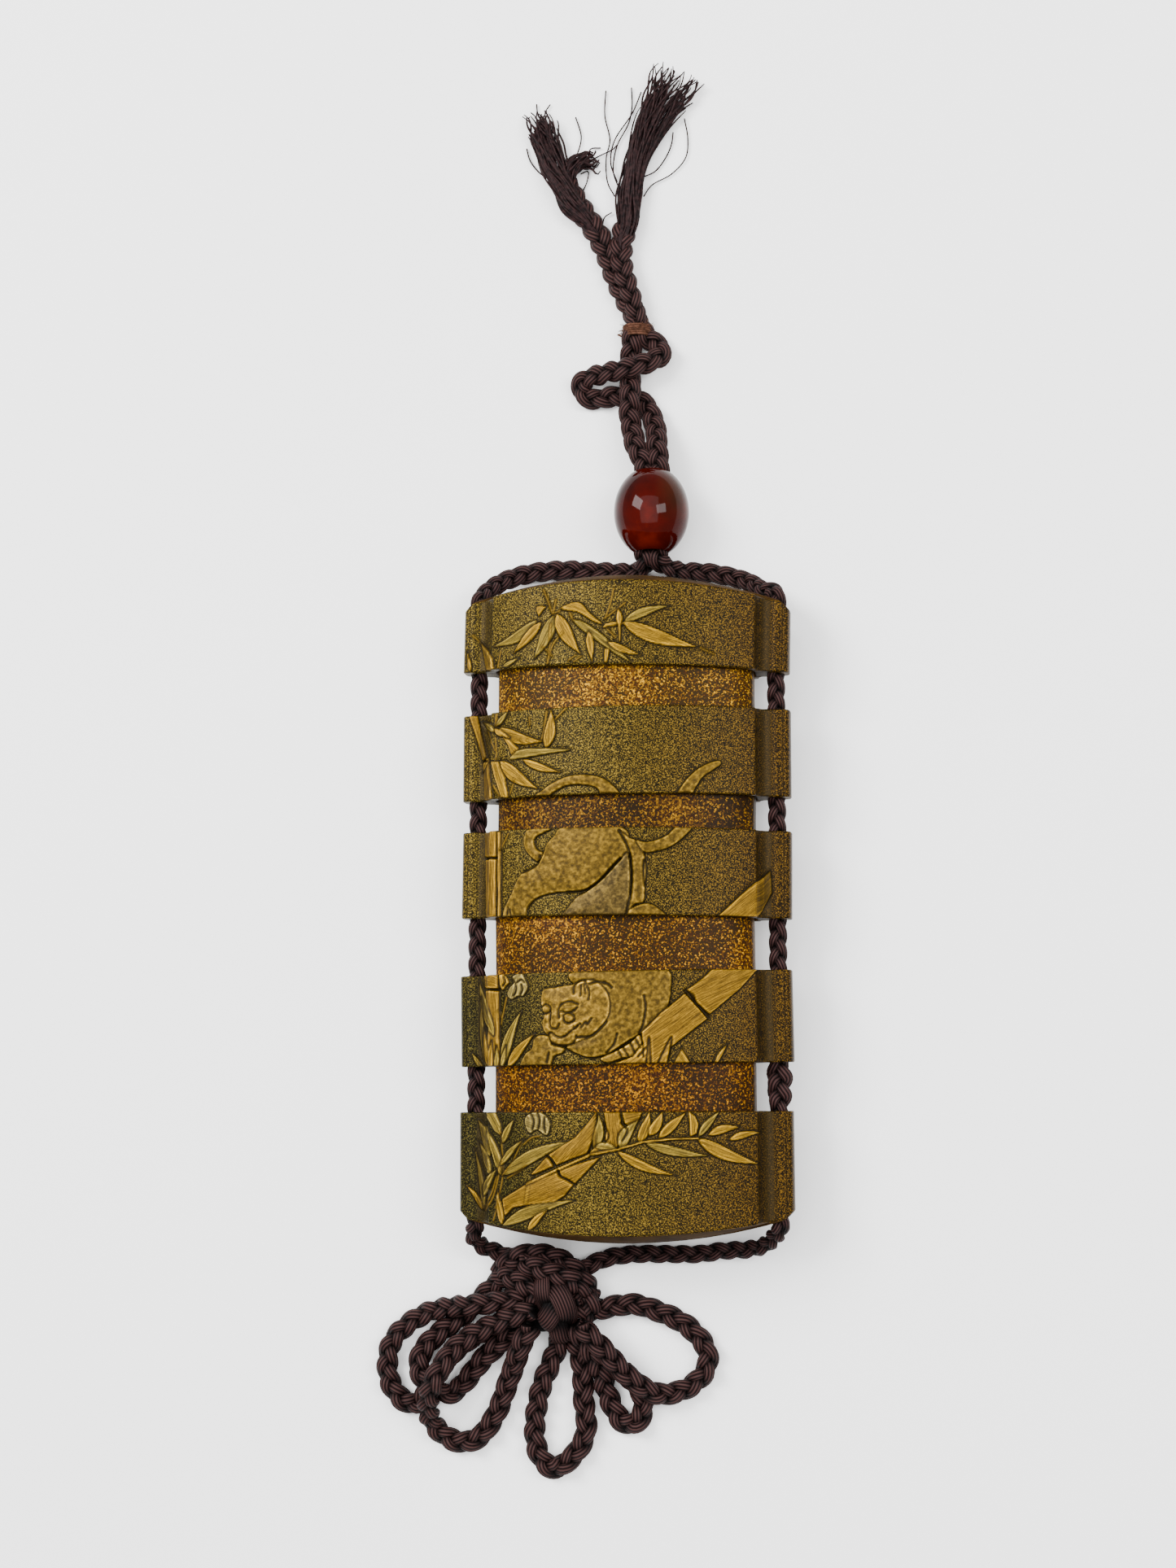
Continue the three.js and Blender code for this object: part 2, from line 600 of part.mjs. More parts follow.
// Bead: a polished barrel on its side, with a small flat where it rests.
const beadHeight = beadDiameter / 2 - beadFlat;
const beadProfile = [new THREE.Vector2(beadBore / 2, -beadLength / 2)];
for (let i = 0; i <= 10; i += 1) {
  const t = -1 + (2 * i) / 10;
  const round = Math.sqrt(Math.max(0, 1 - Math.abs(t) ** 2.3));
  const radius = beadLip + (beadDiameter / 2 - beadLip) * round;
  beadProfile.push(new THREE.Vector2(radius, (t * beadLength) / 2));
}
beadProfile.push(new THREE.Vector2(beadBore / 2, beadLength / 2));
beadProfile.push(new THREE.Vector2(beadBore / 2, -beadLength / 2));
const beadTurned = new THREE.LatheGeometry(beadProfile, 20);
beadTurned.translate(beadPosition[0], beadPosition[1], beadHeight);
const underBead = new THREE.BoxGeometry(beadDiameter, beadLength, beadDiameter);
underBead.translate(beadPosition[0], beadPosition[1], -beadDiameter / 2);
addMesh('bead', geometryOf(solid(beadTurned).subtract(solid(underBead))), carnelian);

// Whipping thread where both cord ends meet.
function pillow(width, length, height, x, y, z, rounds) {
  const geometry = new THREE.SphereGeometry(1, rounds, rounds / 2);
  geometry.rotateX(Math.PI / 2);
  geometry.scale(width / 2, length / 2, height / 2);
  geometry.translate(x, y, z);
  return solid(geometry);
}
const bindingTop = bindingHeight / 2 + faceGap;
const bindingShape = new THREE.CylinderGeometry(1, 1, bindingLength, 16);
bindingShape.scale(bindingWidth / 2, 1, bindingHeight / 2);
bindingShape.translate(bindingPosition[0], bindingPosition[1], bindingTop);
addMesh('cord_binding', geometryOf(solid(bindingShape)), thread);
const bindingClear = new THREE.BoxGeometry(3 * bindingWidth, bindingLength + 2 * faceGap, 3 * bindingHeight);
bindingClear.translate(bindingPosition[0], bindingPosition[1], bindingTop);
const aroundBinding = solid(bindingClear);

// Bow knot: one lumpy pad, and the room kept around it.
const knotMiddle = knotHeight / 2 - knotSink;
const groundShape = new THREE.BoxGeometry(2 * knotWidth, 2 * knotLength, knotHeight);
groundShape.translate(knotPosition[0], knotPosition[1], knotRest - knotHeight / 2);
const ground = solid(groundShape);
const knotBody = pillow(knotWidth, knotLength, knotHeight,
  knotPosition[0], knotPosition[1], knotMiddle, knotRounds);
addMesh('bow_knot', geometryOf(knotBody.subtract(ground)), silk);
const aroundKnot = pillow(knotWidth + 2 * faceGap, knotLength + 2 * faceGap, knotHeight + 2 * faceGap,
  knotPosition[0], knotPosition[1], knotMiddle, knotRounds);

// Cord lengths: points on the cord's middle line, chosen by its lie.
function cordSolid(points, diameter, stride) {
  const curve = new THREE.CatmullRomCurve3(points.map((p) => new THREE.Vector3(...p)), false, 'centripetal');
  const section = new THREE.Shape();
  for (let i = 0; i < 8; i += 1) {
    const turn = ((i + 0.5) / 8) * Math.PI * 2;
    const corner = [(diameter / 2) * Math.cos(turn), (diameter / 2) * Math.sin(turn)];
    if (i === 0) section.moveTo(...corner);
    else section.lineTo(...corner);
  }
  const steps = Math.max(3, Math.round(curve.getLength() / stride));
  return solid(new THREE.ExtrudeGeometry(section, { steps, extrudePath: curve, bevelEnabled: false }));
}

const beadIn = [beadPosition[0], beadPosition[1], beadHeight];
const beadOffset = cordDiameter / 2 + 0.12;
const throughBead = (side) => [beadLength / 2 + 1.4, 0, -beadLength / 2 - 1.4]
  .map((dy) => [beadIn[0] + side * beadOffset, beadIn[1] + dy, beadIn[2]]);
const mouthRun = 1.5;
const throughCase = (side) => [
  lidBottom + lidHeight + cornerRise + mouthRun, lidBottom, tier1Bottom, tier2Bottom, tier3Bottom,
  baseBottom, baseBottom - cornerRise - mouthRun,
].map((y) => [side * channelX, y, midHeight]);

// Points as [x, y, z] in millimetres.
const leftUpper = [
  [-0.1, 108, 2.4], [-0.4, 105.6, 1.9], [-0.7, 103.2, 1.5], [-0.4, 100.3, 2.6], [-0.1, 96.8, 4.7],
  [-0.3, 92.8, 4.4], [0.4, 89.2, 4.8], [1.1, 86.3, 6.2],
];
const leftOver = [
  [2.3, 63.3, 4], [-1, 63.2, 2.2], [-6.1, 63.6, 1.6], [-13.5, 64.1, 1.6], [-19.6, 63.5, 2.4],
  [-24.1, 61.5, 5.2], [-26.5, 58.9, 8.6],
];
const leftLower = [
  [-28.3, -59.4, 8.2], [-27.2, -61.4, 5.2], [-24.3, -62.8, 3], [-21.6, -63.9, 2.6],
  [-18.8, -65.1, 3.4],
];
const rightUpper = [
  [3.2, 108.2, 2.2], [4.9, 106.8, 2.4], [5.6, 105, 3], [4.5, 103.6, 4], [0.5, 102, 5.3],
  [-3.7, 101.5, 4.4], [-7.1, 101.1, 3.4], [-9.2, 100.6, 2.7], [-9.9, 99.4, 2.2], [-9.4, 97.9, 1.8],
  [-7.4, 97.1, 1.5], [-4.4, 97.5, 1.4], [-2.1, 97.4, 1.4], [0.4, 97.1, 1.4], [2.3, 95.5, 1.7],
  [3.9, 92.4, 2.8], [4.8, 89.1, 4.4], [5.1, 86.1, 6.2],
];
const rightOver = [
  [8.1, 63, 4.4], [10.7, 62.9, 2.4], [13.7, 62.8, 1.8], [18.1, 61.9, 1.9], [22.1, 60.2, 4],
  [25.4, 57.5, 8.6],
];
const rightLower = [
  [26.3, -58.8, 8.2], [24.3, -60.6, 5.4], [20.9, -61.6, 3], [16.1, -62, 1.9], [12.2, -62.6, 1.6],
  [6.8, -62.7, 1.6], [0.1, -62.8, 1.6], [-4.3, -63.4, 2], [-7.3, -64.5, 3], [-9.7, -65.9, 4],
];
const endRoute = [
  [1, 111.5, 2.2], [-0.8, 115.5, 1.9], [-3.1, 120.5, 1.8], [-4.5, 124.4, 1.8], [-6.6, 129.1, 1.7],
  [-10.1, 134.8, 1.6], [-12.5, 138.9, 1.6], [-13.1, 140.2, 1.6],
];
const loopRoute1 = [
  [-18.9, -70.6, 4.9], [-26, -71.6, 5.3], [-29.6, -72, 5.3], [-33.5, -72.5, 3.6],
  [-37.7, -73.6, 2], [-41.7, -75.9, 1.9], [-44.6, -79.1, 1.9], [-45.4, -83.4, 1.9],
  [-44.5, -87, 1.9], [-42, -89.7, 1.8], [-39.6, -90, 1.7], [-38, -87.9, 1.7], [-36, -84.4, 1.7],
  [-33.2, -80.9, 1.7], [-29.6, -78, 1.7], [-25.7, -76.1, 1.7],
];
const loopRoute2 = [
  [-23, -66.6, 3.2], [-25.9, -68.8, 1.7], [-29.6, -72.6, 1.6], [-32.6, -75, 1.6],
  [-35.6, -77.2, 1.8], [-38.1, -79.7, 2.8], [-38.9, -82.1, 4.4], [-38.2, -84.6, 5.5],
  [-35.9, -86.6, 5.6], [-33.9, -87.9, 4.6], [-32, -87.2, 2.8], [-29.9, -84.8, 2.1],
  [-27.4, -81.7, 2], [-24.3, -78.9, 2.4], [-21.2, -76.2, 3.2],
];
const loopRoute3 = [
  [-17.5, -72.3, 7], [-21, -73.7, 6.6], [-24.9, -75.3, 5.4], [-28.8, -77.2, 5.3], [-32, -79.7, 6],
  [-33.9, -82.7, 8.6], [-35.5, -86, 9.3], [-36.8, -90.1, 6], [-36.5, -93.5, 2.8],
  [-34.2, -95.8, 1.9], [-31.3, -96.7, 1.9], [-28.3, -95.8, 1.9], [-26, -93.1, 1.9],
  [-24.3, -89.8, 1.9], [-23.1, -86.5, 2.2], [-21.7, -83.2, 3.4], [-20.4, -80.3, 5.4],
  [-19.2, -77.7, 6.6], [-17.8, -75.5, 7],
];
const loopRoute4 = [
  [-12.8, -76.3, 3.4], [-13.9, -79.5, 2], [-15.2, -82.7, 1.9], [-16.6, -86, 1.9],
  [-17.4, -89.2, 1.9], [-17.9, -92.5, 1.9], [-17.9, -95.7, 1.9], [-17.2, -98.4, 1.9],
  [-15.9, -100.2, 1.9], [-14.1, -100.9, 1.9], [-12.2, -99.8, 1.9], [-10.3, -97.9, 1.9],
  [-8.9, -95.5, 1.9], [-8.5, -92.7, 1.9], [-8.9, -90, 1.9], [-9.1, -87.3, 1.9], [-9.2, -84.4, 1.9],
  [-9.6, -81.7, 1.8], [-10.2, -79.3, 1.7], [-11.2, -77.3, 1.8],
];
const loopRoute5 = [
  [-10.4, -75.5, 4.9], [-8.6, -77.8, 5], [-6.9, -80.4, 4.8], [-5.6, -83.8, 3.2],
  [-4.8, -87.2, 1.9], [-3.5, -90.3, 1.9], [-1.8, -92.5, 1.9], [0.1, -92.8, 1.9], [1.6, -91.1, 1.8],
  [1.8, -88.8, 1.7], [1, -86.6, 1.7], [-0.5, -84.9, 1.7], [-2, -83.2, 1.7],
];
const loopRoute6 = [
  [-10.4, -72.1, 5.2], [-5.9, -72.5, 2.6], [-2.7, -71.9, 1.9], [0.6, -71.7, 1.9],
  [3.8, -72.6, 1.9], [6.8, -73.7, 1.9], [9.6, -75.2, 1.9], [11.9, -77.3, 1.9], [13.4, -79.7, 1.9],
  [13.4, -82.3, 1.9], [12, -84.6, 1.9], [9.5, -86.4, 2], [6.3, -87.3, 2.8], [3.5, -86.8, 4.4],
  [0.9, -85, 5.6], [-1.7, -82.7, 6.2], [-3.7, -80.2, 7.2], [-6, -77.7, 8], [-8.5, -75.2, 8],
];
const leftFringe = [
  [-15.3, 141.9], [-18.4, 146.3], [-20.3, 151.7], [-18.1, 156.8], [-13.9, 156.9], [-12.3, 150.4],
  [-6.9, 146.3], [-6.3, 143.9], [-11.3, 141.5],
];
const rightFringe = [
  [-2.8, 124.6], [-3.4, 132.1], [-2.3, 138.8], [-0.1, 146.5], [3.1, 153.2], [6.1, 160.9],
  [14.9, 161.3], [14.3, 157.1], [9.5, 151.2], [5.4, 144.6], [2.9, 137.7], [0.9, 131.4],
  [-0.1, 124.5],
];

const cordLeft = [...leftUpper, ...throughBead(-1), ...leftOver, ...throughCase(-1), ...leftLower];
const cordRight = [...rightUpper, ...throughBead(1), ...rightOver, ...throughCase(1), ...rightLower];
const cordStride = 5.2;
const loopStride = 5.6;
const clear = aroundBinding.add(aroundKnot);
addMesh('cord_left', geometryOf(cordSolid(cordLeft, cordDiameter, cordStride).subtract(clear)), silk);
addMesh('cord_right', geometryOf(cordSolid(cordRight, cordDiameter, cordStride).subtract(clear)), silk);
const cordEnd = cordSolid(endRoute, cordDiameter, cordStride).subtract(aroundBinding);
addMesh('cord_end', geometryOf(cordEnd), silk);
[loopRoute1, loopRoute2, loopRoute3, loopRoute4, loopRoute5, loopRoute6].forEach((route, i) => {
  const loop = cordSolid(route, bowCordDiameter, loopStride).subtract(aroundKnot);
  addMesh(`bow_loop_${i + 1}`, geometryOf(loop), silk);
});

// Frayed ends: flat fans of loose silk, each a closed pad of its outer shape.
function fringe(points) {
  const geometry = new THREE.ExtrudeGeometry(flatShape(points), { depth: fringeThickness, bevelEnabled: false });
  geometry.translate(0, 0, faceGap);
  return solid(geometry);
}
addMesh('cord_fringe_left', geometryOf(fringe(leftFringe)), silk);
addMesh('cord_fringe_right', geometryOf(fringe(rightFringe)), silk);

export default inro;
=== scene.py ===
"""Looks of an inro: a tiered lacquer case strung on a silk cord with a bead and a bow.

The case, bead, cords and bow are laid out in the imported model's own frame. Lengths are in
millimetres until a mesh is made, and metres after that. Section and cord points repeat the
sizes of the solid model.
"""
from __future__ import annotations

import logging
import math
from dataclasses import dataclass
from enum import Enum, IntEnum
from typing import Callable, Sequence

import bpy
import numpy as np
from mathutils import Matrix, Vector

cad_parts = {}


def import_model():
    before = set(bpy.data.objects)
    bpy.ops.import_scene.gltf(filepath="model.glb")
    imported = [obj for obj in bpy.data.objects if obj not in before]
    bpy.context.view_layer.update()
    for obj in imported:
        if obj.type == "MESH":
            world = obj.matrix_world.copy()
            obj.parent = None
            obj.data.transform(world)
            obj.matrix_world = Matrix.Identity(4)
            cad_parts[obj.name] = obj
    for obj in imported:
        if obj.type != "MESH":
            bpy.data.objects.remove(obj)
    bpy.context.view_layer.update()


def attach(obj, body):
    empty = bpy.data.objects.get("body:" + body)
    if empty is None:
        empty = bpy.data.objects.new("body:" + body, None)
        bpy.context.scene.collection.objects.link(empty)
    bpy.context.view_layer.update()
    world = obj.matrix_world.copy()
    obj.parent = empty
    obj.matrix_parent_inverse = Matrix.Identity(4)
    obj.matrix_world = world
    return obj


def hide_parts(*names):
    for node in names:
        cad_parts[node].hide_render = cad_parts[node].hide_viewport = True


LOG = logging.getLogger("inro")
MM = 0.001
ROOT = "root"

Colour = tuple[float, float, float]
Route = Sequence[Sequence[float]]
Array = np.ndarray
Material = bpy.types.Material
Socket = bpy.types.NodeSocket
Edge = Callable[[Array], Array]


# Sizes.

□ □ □

Reproduce, exactly as written, the stretch of lines whose first line is the one with "its outer shape." and whose last line is the one with "bead and a bow.".

// Frayed ends: flat fans of loose silk, each a closed pad of its outer shape.
function fringe(points) {
  const geometry = new THREE.ExtrudeGeometry(flatShape(points), { depth: fringeThickness, bevelEnabled: false });
  geometry.translate(0, 0, faceGap);
  return solid(geometry);
}
addMesh('cord_fringe_left', geometryOf(fringe(leftFringe)), silk);
addMesh('cord_fringe_right', geometryOf(fringe(rightFringe)), silk);

export default inro;
=== scene.py ===
"""Looks of an inro: a tiered lacquer case strung on a silk cord with a bead and a bow.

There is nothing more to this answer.